In the history of the European colonization of North America, an atrocity termed "Indian massacre" is a specific incident wherein a group of people (military, mob or other) deliberately kill a significant number of relatively defenseless or innocent people—usually civilian noncombatants or to the summary execution of prisoners-of-war. The term refers to the killings of Euro-Americans by Native Americans (Indians) as well as to killings of Native Americans by Euro-Americans and/or by other Native Americans.

"Indian massacre" is a phrase whose use and definition has evolved and expanded over time. The phrase was initially used by European colonists to describe attacks by indigenous Americans which resulted in mass casualties.
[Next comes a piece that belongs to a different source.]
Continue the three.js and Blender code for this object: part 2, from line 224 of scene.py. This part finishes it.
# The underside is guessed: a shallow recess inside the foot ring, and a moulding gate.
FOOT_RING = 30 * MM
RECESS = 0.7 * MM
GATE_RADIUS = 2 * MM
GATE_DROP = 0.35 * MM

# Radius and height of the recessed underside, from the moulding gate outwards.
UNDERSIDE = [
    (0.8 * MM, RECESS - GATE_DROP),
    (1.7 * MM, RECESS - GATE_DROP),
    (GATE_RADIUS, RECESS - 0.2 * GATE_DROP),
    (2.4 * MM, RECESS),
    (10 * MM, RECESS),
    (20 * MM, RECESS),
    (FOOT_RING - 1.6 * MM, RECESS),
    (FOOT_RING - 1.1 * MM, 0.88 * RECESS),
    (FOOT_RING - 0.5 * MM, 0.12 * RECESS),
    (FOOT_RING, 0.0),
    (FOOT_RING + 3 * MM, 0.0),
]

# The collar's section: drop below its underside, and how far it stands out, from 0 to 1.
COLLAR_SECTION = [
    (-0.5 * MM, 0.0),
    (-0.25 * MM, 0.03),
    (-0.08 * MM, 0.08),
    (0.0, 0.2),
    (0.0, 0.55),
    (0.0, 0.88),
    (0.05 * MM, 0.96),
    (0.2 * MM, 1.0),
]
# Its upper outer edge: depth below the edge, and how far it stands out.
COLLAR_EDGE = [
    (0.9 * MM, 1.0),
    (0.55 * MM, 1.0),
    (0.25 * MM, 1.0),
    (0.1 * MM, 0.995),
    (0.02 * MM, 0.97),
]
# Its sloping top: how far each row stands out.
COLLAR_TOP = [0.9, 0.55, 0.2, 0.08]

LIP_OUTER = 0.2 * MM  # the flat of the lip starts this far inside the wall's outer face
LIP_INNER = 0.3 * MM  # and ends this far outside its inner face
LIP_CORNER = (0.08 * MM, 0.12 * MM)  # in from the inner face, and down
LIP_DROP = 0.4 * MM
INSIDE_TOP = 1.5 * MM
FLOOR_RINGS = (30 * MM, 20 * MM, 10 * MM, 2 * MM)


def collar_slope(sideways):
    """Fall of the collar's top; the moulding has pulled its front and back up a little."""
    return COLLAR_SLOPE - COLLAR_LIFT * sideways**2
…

While similar attacks by colonists on Indian villages were called "raids" or "battles", successful Indian attacks on white settlements or military posts were routinely termed "massacres". Knowing very little about the native inhabitants of the American frontier, the colonists were deeply fearful, and as time passed, "far more white Americans eagerly consumed Indian atrocity stories around the family table and in popular literature and newspapers than ever interacted with Indians or witnessed an Indian raid." Emphasis was placed on the depredations of "murderous savages" in their information about Indians, and as the migrants headed further west, fear was the prevailing emotion behind their thoughts and actions concerning Indians. In some instances motivated by politics, in Colorado for example, "stories in the News continued to stir those fears: wild rumors of Indian conspiracies were heralded as fact; any violence at all between whites and Indians was reported as an Indian 'massacre'".
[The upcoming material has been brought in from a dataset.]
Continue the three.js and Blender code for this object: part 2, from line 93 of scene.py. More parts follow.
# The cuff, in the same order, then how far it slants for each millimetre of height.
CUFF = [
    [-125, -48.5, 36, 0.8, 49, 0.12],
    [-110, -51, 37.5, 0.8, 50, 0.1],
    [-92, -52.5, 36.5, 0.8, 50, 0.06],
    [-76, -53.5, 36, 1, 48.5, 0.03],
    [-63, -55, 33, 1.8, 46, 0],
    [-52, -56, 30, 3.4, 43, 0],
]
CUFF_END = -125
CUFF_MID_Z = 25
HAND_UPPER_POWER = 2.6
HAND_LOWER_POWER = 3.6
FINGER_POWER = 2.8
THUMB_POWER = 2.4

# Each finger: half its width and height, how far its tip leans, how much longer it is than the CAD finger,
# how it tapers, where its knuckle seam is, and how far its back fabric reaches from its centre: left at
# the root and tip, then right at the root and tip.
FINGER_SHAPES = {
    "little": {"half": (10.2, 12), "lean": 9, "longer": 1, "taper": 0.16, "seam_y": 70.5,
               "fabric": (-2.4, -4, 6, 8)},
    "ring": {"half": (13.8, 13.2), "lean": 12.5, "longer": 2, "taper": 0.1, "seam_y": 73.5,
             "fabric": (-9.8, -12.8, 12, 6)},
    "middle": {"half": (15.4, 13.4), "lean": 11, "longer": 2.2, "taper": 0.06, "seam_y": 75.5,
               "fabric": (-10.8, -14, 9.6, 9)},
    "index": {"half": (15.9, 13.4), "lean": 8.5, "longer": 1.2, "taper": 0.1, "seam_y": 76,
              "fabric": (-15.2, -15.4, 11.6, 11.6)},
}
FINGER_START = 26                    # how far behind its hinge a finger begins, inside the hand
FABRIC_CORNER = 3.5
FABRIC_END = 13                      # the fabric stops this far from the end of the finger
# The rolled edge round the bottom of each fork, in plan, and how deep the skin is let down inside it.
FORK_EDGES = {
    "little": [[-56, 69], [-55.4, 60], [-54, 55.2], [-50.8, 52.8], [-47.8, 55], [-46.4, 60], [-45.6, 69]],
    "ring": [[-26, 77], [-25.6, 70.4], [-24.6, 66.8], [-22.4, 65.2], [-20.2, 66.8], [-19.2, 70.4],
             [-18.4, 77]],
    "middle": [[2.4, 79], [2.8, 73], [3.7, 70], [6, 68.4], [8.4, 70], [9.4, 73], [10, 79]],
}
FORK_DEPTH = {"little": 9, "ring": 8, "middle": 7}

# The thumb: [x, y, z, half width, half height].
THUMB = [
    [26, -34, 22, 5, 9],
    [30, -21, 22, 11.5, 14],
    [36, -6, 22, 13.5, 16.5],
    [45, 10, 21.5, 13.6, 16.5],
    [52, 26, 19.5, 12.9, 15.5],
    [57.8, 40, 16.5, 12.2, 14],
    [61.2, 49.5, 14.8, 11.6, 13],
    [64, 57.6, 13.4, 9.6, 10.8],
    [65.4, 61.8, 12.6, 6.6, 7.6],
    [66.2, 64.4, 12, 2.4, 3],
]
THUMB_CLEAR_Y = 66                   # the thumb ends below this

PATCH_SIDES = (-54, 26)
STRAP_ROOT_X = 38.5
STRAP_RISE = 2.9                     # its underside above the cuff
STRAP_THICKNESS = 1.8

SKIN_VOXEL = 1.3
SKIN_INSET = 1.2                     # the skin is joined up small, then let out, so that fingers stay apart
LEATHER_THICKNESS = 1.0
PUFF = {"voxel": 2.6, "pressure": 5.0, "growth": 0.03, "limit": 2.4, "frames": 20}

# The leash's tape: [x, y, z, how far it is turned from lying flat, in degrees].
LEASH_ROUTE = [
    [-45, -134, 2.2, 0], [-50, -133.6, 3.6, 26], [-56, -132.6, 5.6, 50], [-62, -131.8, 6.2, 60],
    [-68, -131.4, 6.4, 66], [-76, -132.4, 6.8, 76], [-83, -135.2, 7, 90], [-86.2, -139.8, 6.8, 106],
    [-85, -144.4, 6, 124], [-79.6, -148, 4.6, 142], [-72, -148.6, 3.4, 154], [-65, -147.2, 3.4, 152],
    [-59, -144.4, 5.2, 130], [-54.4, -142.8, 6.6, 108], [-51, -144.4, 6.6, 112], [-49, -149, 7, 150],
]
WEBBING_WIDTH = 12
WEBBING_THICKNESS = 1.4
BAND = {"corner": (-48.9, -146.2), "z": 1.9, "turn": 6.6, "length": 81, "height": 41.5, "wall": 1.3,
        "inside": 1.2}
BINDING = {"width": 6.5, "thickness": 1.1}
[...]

The phrase eventually became commonly used to also describe mass killings of American Indians. Killings described as "massacres" often had an element of indiscriminate targeting, barbarism or genocidal intent. As noted by one historian, "Any discussion of genocide must, of course, eventually consider the so-called Indian Wars, the term commonly used for U.S. Army campaigns to subjugate Indian nations of the American West beginning in the 1860s. In an older historiography, key events in this history were narrated as battles. It is now more common for scholars to refer to these events as massacres. This is especially so of a Colorado territorial militia's slaughter of Cheyennes at Sand Creek (1864) and the army's slaughter of Shoshones at Bear River (1863), Blackfeet on the Marias River (1870), and Lakotas at Wounded Knee (1890). Some scholars have begun referring to these events as "genocidal massacres," defined as the annihilation of a portion of a larger group, sometimes to provide a lesson to the larger group.